Durante alcuni controlli, lo stesso personale nell’impianto, ha nascosto la modalità illecita della gestione del depuratore, simulando il normale funzionamento della linea depurativa, per poi, una volta terminato il controllo, azionando il sistema illecito, ritornare a scaricare direttamente nel fiume consapevoli che alcune sostanze non fossero in linea con i valori tabellari previsti dalla normativa e falsificando inoltre gli esiti delle analisi inviate alla Provincia di Cosenza.

Il livello di compromissione ambientale è stato confermato dai dati dell’Arpacal che evidenziano come il livello di escherichia coli (batterio killer del colon e principale responsabile di infezioni urinarie, ndr) nel punto di sversamento è superiore di quasi cento volte rispetto a quello misurato più a monte.

Molto alti anche i paramenti relativi all’azoto ammoniacale, tensioattivi anionici Bod e Cod. L’impianto dopo il sequestro è stato affidato ad un custode giudiziario nominato dal Gip, il quale ha ricevuto incarico di gestirlo senza causare alcuna interruzione del sevizio.

Al centro il procuratore Mario Spagnuolo e l'aggiunto Marisa Manzini durante la conferenza stampa sul depuratore Valle Crati
Al centro il procuratore Mario Spagnuolo e l’aggiunto Marisa Manzini durante la conferenza stampa sul depuratore Valle Crati

Spagnuolo: “L’indagine prosegue” 

“Questa – ha detto il Procuratore della Repubblica di Cosenza, Mario Spagnuolo – è la più importante indagine in materia di tutela dell’ambiente mai condotta nel cosentino. L’indagine prosegue – ha aggiunto il Procuratore – al fine d’individuare ulteriori e diverse responsabilità”.

“La materia ambientale riguarda la salute dei cittadini – ha detto ancora Spagnuolo – e non ci stancheremo mai di indagare in tal senso”. Il procuratore non conferma che la procura abbia chiesto provvedimenti più pesanti per gli indagati, rispetto alle misure interdittive concesse dal giudice

“Non siamo dei Torquemada, noi applichiamo la legge e le richieste che sono state fatte sono state comunque accolte dal giudice – ha detto Spagnuolo – che ha comunque impedito a queste persone di continuare delinquere, che è l’obiettivo dell’indagine”.

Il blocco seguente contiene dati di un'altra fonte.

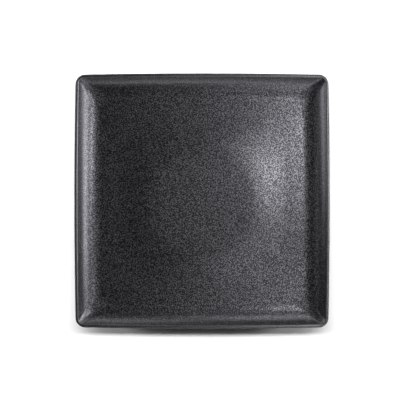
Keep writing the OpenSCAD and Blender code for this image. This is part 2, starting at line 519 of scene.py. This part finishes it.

In sostanza, sarebbe stato l’obiettivo, attraverso l’uso illegale dei bypass l’ente gestore del depuratore creava meno fanghi di risulta, che poi andrebbero smaltiti a costi esosi, con cospicui risparmi per la ditta.

Per la prima volta applicato il 452/bis (reato di inquinamento ambientale)

“Non si voleva depurare – dice Spagnuolo – e questo fa parte di un’altra indagine di cui vi parleremo quando sarà conclusa. I bypass venivano aperti su indicazione del responsabile della struttura – ha detto ancora Spagnuolo – e in effetti l’impianto non depurava, ma inquinava e la filiera della prova è stata ricostruita in termini precisi, attraverso riprese video e intercettazioni. Probabilmente – ha concluso Spagnuolo – per la prima volta in Calabria si contesta il 452/bis, cioè il reato di inquinamento ambientale, con misure e sequestri”.